I believe in the power of words. I believe in the unique ability of stories to not only captivate imaginations and inspire, but also to challenge, and foster positive change. I believe that stories can be the catalysts for change. I believe that stories can delve deep into our hearts and minds, challenge our perspectives, ignite our empathy, and inspire us to question, learn, and grow. I believe that stories can give us the capacity to imagine a better, kinder world.

I believe all those things. I have read too many life-changing books not to. Yet, the words I find that echo the loudest belong not to a story, but to Edward Said: “No cause, no God, no abstract idea can justify the mass slaughter of innocents.”[8] In fact, I would amend them to simply: no cause, no God, no idea can justify slaughter.

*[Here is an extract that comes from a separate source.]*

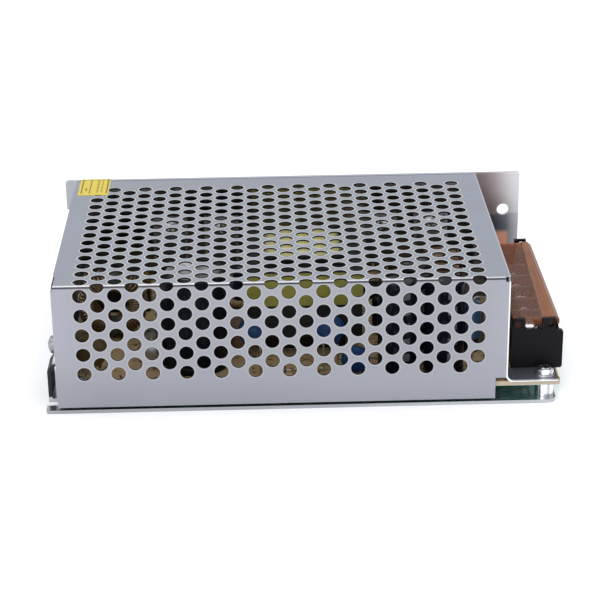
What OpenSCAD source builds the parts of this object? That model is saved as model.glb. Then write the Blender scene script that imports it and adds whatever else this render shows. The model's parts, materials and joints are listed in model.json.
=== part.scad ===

Tomorrow I will get back to hope and the task of trying to build a better world one story at a time. Today, I will just bear witness, weep, and pray for a ceasefire.

a slice of watermelon

 

 




Notes:

[1] Michaels, Anne. Fugitive Pieces. London: Bloomsbury, 1997. Ricoeur, Paul. Oneself as Another. Translated by Kathleen Blamey. Chicago: Chicago UP, 1992. Cited in Gunne, Sorcha and Zoë Brigley Thompson (eds.). Feminism, Literature and Rape Narratives: Violence and Violation. New York: Routledge, 2010.

[2] Cited in Lazarus, Neil. The Postcolonial Unconscious. Cambridge: Cambridge UP, 2011, p.126.

[3] Said, Edward W. Representations of the Intellectual. New York: Vintage, 1996, p.44.

[4] Said, p.44.

[5] Said, p.44.

[6] Cleary, Joe. Literature, Partition and the Nation State: Culture and Conflict in Ireland, Israel and Palestine. Cambridge: Cambridge UP, 2002, p.5.

[7] Michaels, p.5. There’s a literary refence here to Seamus Heaney’s poetry on Northern Ireland, specifically the bog poems, in North (London: Faber and Faber, 1975).  

[8] Said, Edward W. From Oslo to Iraq and the Road Map: Essays. New York: Vintage, 2005, p.117.